The upper limit of throughput is constrained by the number of TiKV instances and disk throughput. It is not necessarily 100 times; the more evenly these 100 regions are distributed across TiKV instances, and the greater the disk throughput of each TiKV, the better the performance will be.

In my own tests, with each TiKV storing data independently, 4 TiKV instances increased write throughput by roughly 1/3 compared to 3 TiKV instances.

| username: forever | Original post link

You can use pre_split_regions to start evenly splitting regions after the table is successfully created.
Split Region Usage Documentation | PingCAP Documentation Center

| username: cassblanca | Original post link

After a table is created, will there only be one region regardless of the number of TiKV nodes? In this case, the read and write performance will be limited by the performance of a single region, right?

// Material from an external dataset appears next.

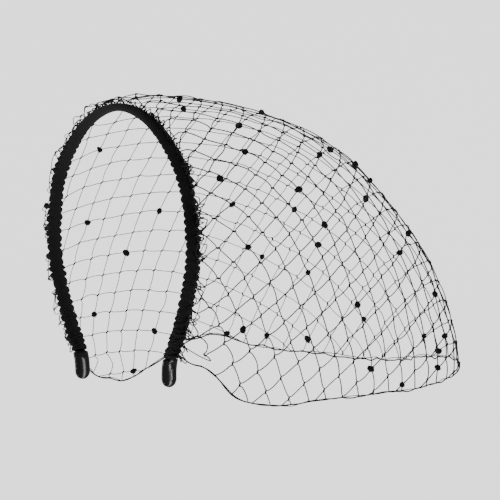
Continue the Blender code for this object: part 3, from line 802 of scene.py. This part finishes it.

Data will be distributed across different Regions, with each TiKV node managing a portion of the Regions. A table may be distributed across multiple TiKV nodes. However, each Region has only one leader node, which is responsible for handling read and write requests for that Region. If a table has only one Region, then the read and write performance will be limited by that Region. When the load on the Region is too heavy, it will lead to performance degradation.